Chris Hazzard (born 20 August 1984) is an Irish politician from Sinn Féin who has been the Member of Parliament (MP) for South Down since the 2017 United Kingdom general election, when he defeated incumbent Margaret Ritchie of the Social Democratic and Labour Party. Due to Sinn Féin's policy of abstentionism with regard to the Westminster Parliament, Hazzard has not taken his seat.

Early life
Hazzard was born in Drumaness, County Down, in 1984. The eldest of four siblings, he attended Our Lady and St Patrick's College, Knock, before going to Queen's University Belfast.

Political career
Hazzard previously worked as a press officer for Sinn Féin.

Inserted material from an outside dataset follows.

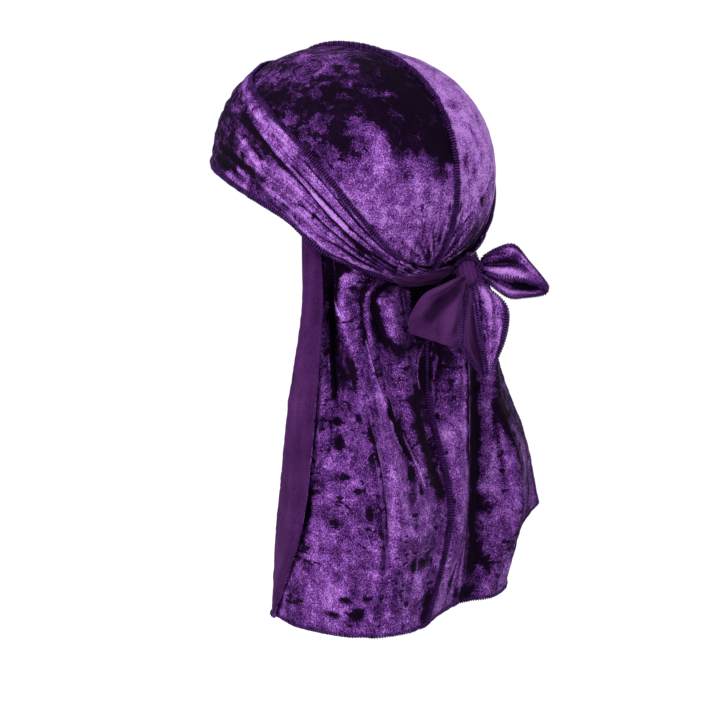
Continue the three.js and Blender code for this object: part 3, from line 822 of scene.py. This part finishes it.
# ---- Cape ----
# Below the tie the two panels hang loose as one wide tail in deep folds. Its left edge is turned back
# outward, so that a flat strip of the matt reverse shows.
CAPE_CLOTH = 1.2
CAPE_LEVELS = {"down": [0, 0.05, 0.16, 0.42, 0.71, 1], "z": [-150, -215, -285, -352]}
PILE_AND_LIGHT_LEVELS = [0.12, 0.22, 0.33, 0.45, 0.62, 0.85]
# The fold lines from the turned-back hem to the right edge: degrees round from the back and mm out
# from the middle of the head at the levels below the band, and how bright the cloth is painted at six
# levels: painted shade down the valleys, painted light on the ridges.
CAPE_FOLDS = table(
    "name turn reach pile",
    ("strip_hem", [52.7, 54, 58, 73.3], [87, 100, 103.5, 92.5], [0.4, 0.45, 0.5, 0.5, 0.45, 0.42]),
    ("strip_middle", [57.5, 59.6, 64, 75.2], [89, 97, 100, 90], [0.55, 0.55, 0.55, 0.5, 0.5, 0.48]),
    ("left_edge", [61.8, 66.6, 72.4, 76.5], [86, 90, 89, 85.5], [0.4, 0.45, 0.5, 0.5, 0.5, 0.5]),
    ("strip_back", [57.4, 58, 61.4, 64.4], [82, 91, 95, 98], [0.2, 0.3, 0.45, 0.4, 0.4, 0.4]),
    ("left_column", [53.4, 51.3, 52.4, 55.4], [79, 97, 103, 105], [0, 0.48, 0.7, 0.62, 0.6, 0.54]),
    ("left_valley", [50.5, 45.6, 41.6, 44.8], [71, 91, 111, 113], [-0.4, -0.2, 0.34, 0.44, 0.6, 0.55]),
    ("ridge_one", [45, 37, 33, 35.6], [86, 105, 118, 116], [0.6, 0.66, 0.56, 0.5, 0.5, 0.5]),
    ("valley_one", [37.4, 31.7, 29.9, 32], [78, 98, 114, 117], [0.25, 0.4, 0.64, 0.68, 0.6, 0.54]),
    ("ridge_two", [35, 29.9, 26.7, 28.8], [82, 104, 118, 116], [0.58, 0.55, 0.56, 0.66, 0.6, 0.52]),
    ("valley_two", [30.6, 24.7, 20.4, 25.3], [75, 94, 110, 114], [0.05, 0.16, 0.42, 0.42, 0.62, 0.52]),
    ("bulge", [23.8, 18, 14.2, 22.8], [83, 94, 103, 113], [0.6, 0.66, 0.38, 0.28, 0.6, 0.5]),
    ("seam_valley", [9.5, 10.3, 4.9, 19], [69, 83, 93, 109], [0.3, 0.3, 0.22, 0, 0.32, 0.48]),
    ("centre_seam", [0, 4, -0.4, 15.4], [71, 79, 93, 105], [-0.3, 0, 0.05, 0.45, 0.66, 0.56]),
    ("right_ridge", [-4.6, -0.7, -4.6, 2.5], [80, 88, 97, 90], [0, 0.2, 0.14, 0.6, 0.7, 0.6]),
    ("narrow_ridge", [-12, -11, -13.5, -9.9], [84, 91, 90, 85], [0.3, 0.4, 0.64, 0.66, 0.5, 0.45]),
    ("right_valley", [-30, -29.9, -27, -19], [79, 82, 84, 89], [-0.1, -0.1, 0, -0.02, 0.04, 0.22]),
    ("bright_ridge", [-34, -32.5, -31.5, -26], [86.5, 92, 98, 98], [0.3, 0.5, 0.62, 0.66, 0.6, 0.54]),
    ("ridge_edge", [-38.5, -37, -38, -38.7], [90, 97, 113, 102.5], [0, 0.1, 0.1, 0.08, 0.36, 0.52]),
    ("edge_valley", [-46, -47, -49, -51], [80, 90, 108, 103], [-0.1, -0.1, -0.05, -0.05, 0.12, 0.4]),
    ("edge_face", [-53, -57, -61, -66.4], [84, 95, 117, 121], [0.2, 0.2, 0.2, 0.2, 0.32, 0.45]),
    ("right_edge", [-60, -66.3, -71.3, -73.9], [88, 102, 128, 143], [0.45, 0.45, 0.45, 0.45, 0.45, 0.45]),
)
FOLD_NAMES = [fold["name"] for fold in CAPE_FOLDS]
SEAM_FOLD = FOLD_NAMES.index("centre_seam")
EDGE_FOLD = FOLD_NAMES.index("left_edge")
CORNER_RISE = {"from": "ridge_edge", "height": 36}
FOLDED_LAYER = CAPE_CLOTH + 0.4
BELOW_BAND = 2
TUCKED = {"above": 2, "inside": 1.6}
PANEL_OVERLAP = 0.1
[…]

He was selected by his party as a member (MLA) of the Northern Ireland Assembly to represent the South Down constituency in April 2012. He replaced his party colleague Willie Clarke, who had retired to concentrate on his local council work. Hazzard was the Minister for Infrastructure in Northern Ireland from May 2016 until the Executive's collapse in January 2017. He was also a member of the Education Committee from 2012 to 2016 and the Public Accounts Committee from 2013 to 2014.

At the snap general election held on 8 June 2017, he was elected as the MP for South Down, defeating the incumbent SDLP MP, Margaret Ritchie. It is the first time that his party have represented the seat.

Personal life
Hazzard is a Gaelic Athletic Association member and PhD candidate at Queen's University Belfast. He was, at the time of his selection, the youngest MLA.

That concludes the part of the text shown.